Tell me more as we don’t usually hear what’s going on there.
If one is intending to litigate the issue of a bank’s right to foreclose, one shouldn’t put too much stock in the idea that challenging the validity of the recorded assignments and transfers is going to get you anywhere. Just my 2 cents.
Its wide spread chaos when it comes to money issues,property issues,valuables,estates,wills,etc,when your own family members will rob the parents belongings and not care that there siblings get nada,bad times.
I am not sure who has seen ,heard,or experienced anything remotely homeowner positive in a California court case,as I have not,and I don’t mean Glaski,or Yanova,this is a challenge so feel free.
Reblogged this on Deadly Clear and commented:
It’s not right to cheat anyone…not just older people.

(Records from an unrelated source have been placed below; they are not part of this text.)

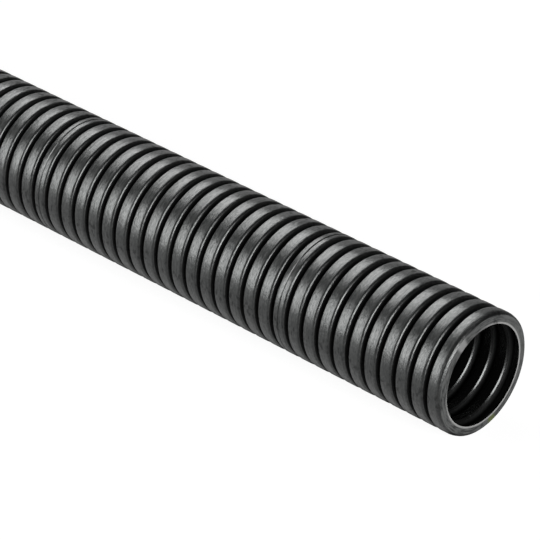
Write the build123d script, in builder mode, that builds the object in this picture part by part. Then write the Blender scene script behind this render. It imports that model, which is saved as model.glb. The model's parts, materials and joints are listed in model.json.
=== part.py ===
"""A metre of corrugated electrical conduit: one thin wall, folded into rings along its whole length.

The conduit lies along X on the plane z = 0, with the middle of its length at X = 0.
Lengths are in millimetres and angles in degrees.
"""

import os
from math import cos, radians, tan

from build123d import *

# Driving dimensions
outer_diameter = 28.5
bore_diameter = 23.0
length = 1000.0
nominal_pitch = 4.39
wall = 0.55
groove_mouth = 1.45
flank_angle = 6.0
shoulder_bevel = 0.3
ridge_bevel = 0.25

# Radii that follow from them
crest_radius = outer_diameter / 2
bore_radius = bore_diameter / 2
root_radius = bore_radius + wall
cavity_radius = crest_radius - wall


def groove_width(radius):
    """The width of an outside groove at a radius: both its flanks lean outwards by the flank angle."""
    return groove_mouth - 2 * (crest_radius - radius) * tan(radians(flank_angle))


# Each end is cut down the foot of a flank, so there is one ring more than there are grooves.
ring_count = round((length + groove_width(root_radius)) / nominal_pitch)
groove_count = ring_count - 1
pitch = (length + groove_width(root_radius)) / ring_count


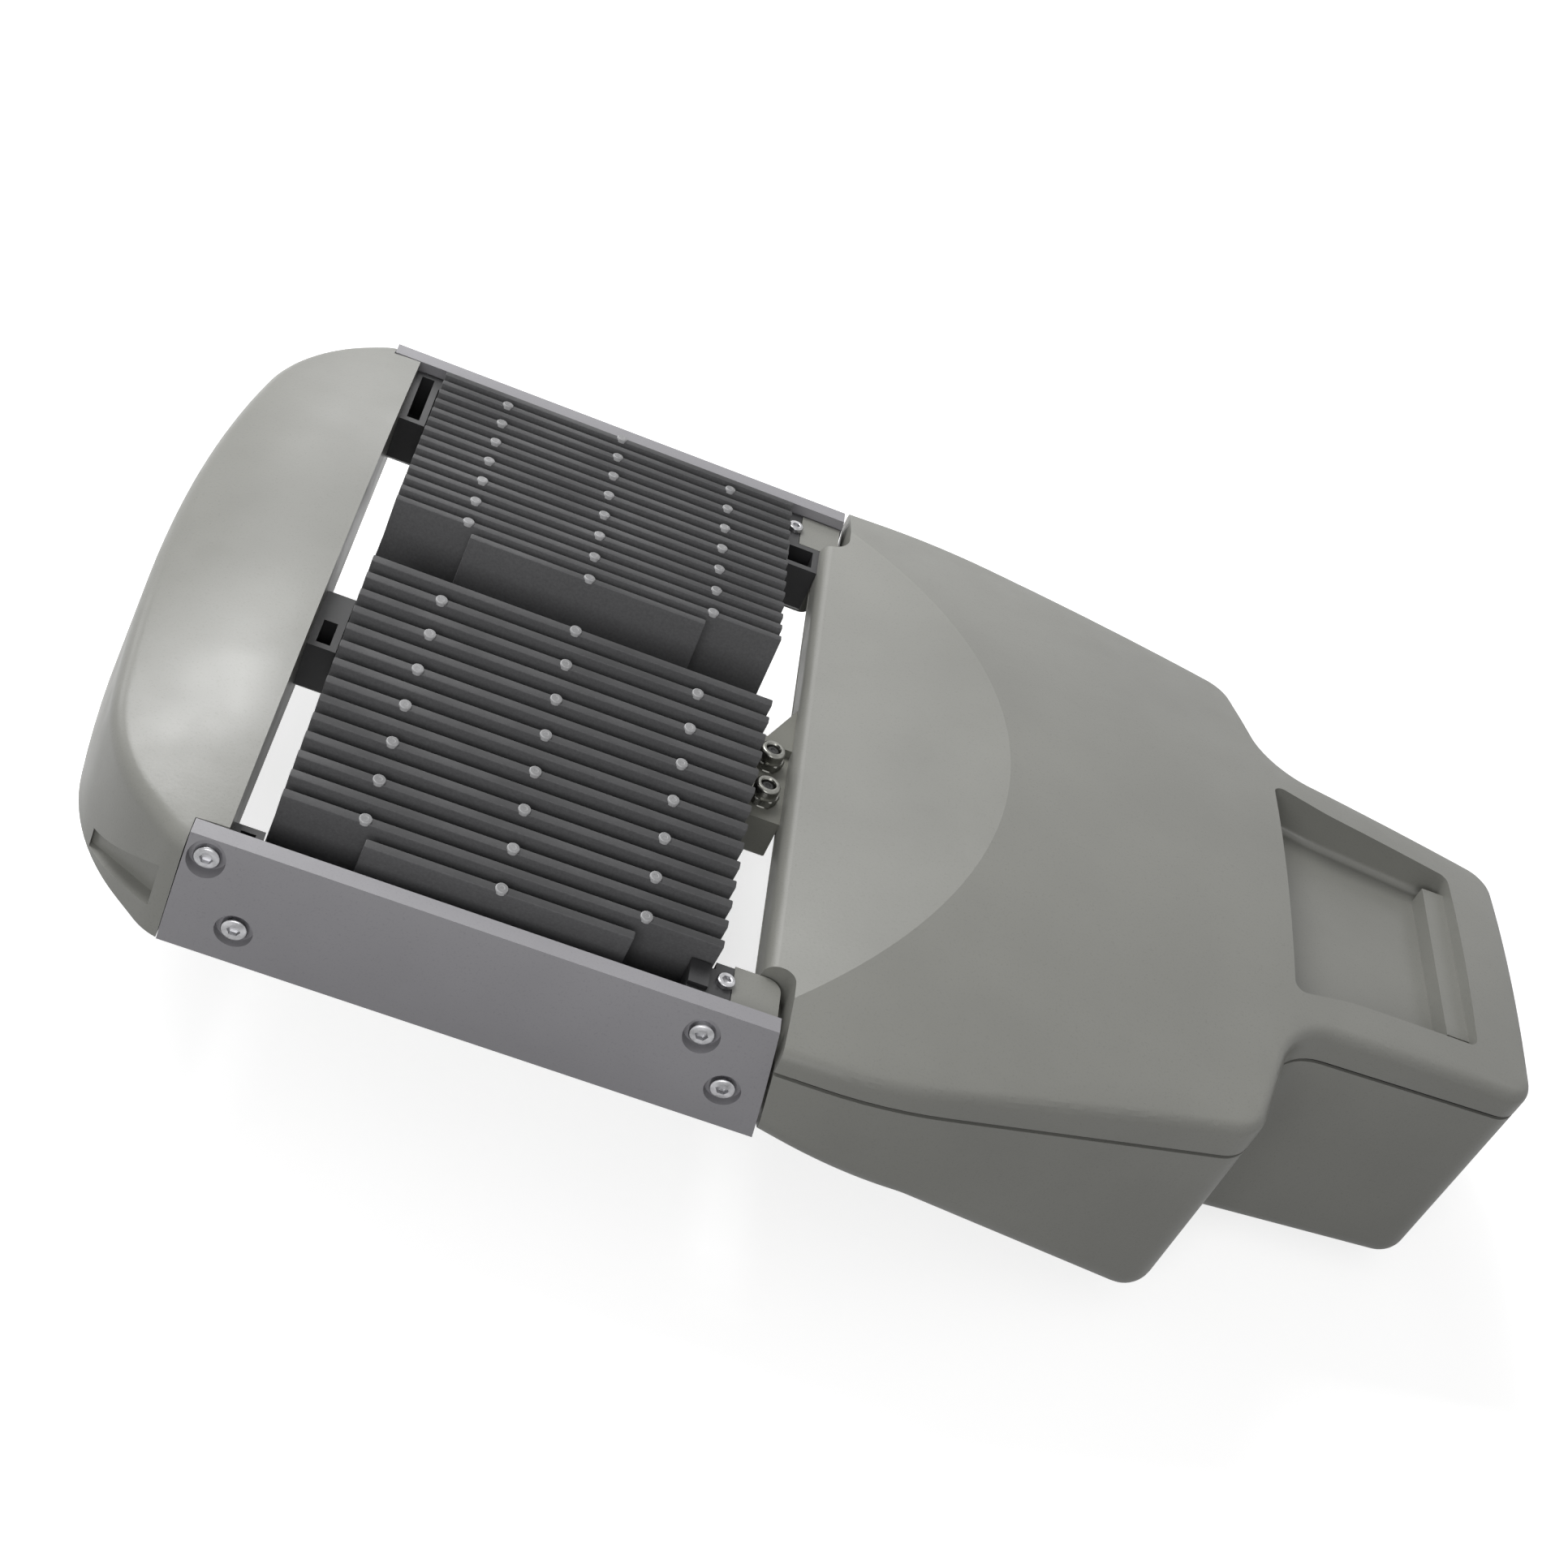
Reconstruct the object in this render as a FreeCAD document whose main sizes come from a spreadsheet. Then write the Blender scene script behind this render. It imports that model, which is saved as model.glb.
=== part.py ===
import FreeCAD
import Part
import Sketcher
import math
import os
import re
from FreeCAD import Placement, Rotation, Vector

# A street light head: two finned light modules in an open frame, a front cap, and a
# cast rear housing with a clamp socket for the lamp arm.
# The origin is the centre of the socket's mouth, +X points out along the arm, +Z is up.
# Left is the -Y side and right is the +Y side.

# Driving sizes in millimetres and degrees
SIZES = {
    # Frame
    "overall_width": 300,
    "bay_length": 166.5,
    "front_gap": 10.05,
    "rear_gap": 14.95,
    "housing_length": 279.5,
    "top_level": 50,
    "under_level": 10,
    "seam_level": 40,
    "fit_gap": 0.3,
    # Front cap
    "cap_length": 58,
    "cap_bow_radius": 600,
    "cap_side_end": 13,
    "cap_side_radius": 18,
    "cap_corner_inset": 28,
    "cap_corner_radius": 75,
    "cap_crown_height": 15,
    "cap_crown_across": 633,
    "cap_crown_along": 142,
    "cap_wall": 4,
    "cap_solid_end": 32,
    "cap_draft": 4.5,
    "cap_rib_count": 5,
    "cap_edge_radius": 7,
    "cap_scoop_depth": 4.5,
    "cap_scoop_length": 28.7,
    "cap_scoop_land": 5.2,
    "cap_scoop_low": 1.3,
    "cap_scoop_rise": 7.6,
    "cap_scoop_front_height": 6.7,
    "cap_scoop_rear_height": 15.5,
    "cap_lug_length": 10.3,
    # Side rails
    "rail_front_lap": 10,
    "rail_rear_lap": 7,
    "rail_rear_slant": 7,
    "notch_gap": 1,
    "rail_flange_width": 12.7,
    "rail_flange_thickness": 4,
    "rail_crease_inset": 6.5,
    "rail_bulge_radius": 92,
    "rail_wall": 5,
    "rail_boss_radius": 6.5,
    "ledge_gap": 0.75,
    "ledge_thickness": 3.5,
    # Rail screws
    "rail_screw_ring": 5.85,
    "rail_screw_sink": 2.6,
    "rail_screw_head": 4.1,
    "rail_screw_head_height": 2.4,
    "rail_screw_shank": 2.5,
    "rail_screw_length": 14,
    "screw_clearance": 0.25,
    "thread_gap": 0.1,
    "screw_front_x": 3.3,
    "screw_front_drop": 6.5,
    "screw_module_x": 10.8,
    "screw_module_drop": 27,
    "screw_rear_x": 14.5,
    "screw_rear_drop": 9,
    "screw_lug_x": 1.5,
    "screw_lug_drop": 25,
    # Cover plan, shared with the housing below it
    "taper_start_x": 46.5,
    "shoulder_x": 170.5,
    "shoulder_inset": 31.4,
    "shoulder_radius": 15,
    "taper_radius": 170,
    "throat_x": 183,
    "throat_half": 69.6,
    "throat_radius": 24,
    "neck_half": 59.6,
    "neck_corner_radius": 12,
    # Cover
    "cover_crown_height": 17,
    "cover_crown_x": 73.5,
    "cover_crown_across": 620,
    "cover_crown_along": 1852,
    "crescent_angle": 13.1,
    "cover_wall": 3,
    "cover_edge_radius": 5,
    "neck_seam_start": 47,
    "neck_seam_end": 42.5,
    "seam_ramp_start": 170,
    "seam_ramp_length": 14,
    # Recess in the top of the neck
    "recess_front_x": 97.3,
    "recess_waist_x": 75,
    "recess_rear_x": 22.8,
    "recess_front_half": 55.5,
    "recess_waist_half": 50,
    "recess_rear_half": 44.5,
    "recess_floor": 44.5,
    "recess_corner_radius": 4,
    "recess_waist_radius": 60,
    "recess_floor_radius": 3,
    "recess_bar_width": 8.7,
    "recess_bar_height": 7.5,
    "recess_bar_end": 6,
    # Rear housing
    "housing_wall": 4,
    "housing_floor_x": 9.5,
    "housing_knee_x": 65.5,
    "housing_knee_level": -4,
    "housing_deep_x": 168.5,
    "housing_deep_level": -41.5,
    "housing_end_level": -43,
    "housing_edge_radius": 10,
    "housing_knee_radius": 60,
    # Gasket
    "gasket_thickness": 1.5,
    "gasket_inset": 1.2,
    "gasket_width": 2.4,
    # Arm socket
    "socket_radius": 30.5,
    "socket_depth": 95,
    "socket_wall": 5,
    "mouth_wall": 7,
    # Heat sink modules
    "module_tilt": 7.4,
    "module_gap_half": 7.4,
    "module_margin": 28,
    "module_z": 30.5,
    "module_screw_margin": 18.75,
    "base_thickness": 5,
    "fin_height": 32,
    "fin_thickness": 2,
    "fin_end_margin": 3,
    "long_fin_count": 13,
    "short_fin_count": 2,
    "short_fin_margin": 29.75,
    "short_fin_taper": 9,
    "fin_margin": 3.75,
    "fin_boss_radius": 2.1,
    "fin_boss_height": 1.2,
    "fin_boss_spacing": 44.7,
    # Light unit under each module
    "frame_end_margin": 4.75,
    "frame_margin": 8,
    "frame_border": 9,
    "frame_skirt": 7,
    "frame_face": 2.6,
    "gasket_height": 2.6,
    "lens_thickness": 3.5,
    "lens_gap": 0.2,
    "board_margin": 13,
    "board_thickness": 1.6,
    "chip_size": 3.5,
    "chip_height": 0.8,
    "lens_rows": 4,
    "lens_columns": 5,
    "lens_margin_x": 3,
    "lens_margin_y": 2.5,
    "lens_land": 0.5,
    "window_lip": 2,
    "lens_dome_height": 4.5,
    "lens_pocket_radius": 5,
    "small_screw_head": 3,
    "small_screw_head_height": 2,
    "small_screw_shank": 1.6,
    "small_screw_bite": 4,
    "small_screw_clearance": 0.2,
    # Centre beam
    "beam_half": 13.5,
    "beam_thickness": 4,
    "beam_web": 3,
    "beam_depth": 6.5,
    # Brackets across the two gaps of the bay
    "bracket_wall": 2.5,
    "bracket_top": 46,
    "bracket_bottom": 26,
    "low_bracket_top": 36,
    "bracket_corner_reach": 34.2,
    "bracket_small_reach": 17.7,
    "bracket_bevel": 2,
    "ear_gap": 1,
    "ear_front_length": 17,
    "ear_bottom": 16,
    "rear_ear_length": 23,
    "rear_ear_width": 14.7,
    "ear_pad_length": 6.5,
    "ear_pad_width": 10,
    "ear_pad_height": 1.5,
    "bracket_screw_x": 11.1,
    "bracket_screw_inset": 10.1,
    "bracket_screw_depth": 8,
    "lug_length": 8.5,
    "lug_width": 18.7,
    "lug_corner_radius": 5,
    "front_centre_near": -39.5,
    "front_trough_far": -25,
    "front_centre_far": -10,
    "front_foot_far": 5,
    "foot_top": 34.5,
    "rear_centre_near": -42.5,
    "rear_centre_far": -2.6,
    "rear_brace_far": 16.8,
    "rear_brace_length": 9.4,
    # Cable glands on the rear centre bracket
    "gland_radius": 4.5,
    "gland_height": 7,
    "gland_stem_radius": 2.9,
    "gland_stem_length": 4.5,
    "gland_nut_radius": 5.5,
    "gland_nut_height": 3,
    "gland_near_y": -32,
    "gland_far_y": -13,
    # Driver and wiring inside the housing
    "driver_length": 118,
    "driver_width": 68,
    "driver_height": 26,
    "driver_x": 49,
    "driver_y": -12,
    "driver_level": 8,
    "surge_length": 46,
    "surge_width": 30,
    "surge_height": 24,
    "surge_x": 60,
    "surge_y": 62,
    "terminal_length": 22,
    "terminal_width": 40,
    "terminal_height": 18,
    "terminal_x": 150,
    "terminal_y": -70,
    "post_radius": 4,
    # Clamp bolts of the socket
    "clamp_bolt_radius": 5,
    "clamp_bolt_head": 8,
    "clamp_bolt_head_height": 6,
    "clamp_bolt_front": 70,
    "clamp_bolt_rear": 28,
    "clamp_boss_radius": 11,
    # Cover screws, reached from beneath
    "cover_screw_shank": 2.5,
    "cover_screw_head": 4.3,
    "cover_screw_head_height": 5,
    "cover_screw_boss": 7.5,
    "cover_screw_reach": 20,
    "cover_screw_seat": 6,
    "cover_screw_front_x": 24,
    "cover_screw_front_inset": 18,
    "cover_screw_rear_x": 158,
    "cover_screw_rear_inset": 46,
}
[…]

It’s also not right to conceal the real party or the true intent of confiscating the collateral.
Reblogged this on California freelance paralegal and commented:
I am not surprised by these allegations. I have personally worked on a case where a large US bank was clearly using forged documents in a foreclosure in California.
That’s too much to bare! Banks big wolves always find a way to swallow all the profit n effort we build all our life without any consideration to their client situation!
Really this is such old news. How stupid do you think people are. Anyone that has bought a home bynow is hopefully street smart to allvthe loan scans out there by not only the big banks but realtors, mortgage brokers, appraisers. Never ever think that they are working for you as the buyers best interest. They are all only out to benefit themselves. The higher the prices, the more they all make and buyer surely better beware as the entire debt falls on you.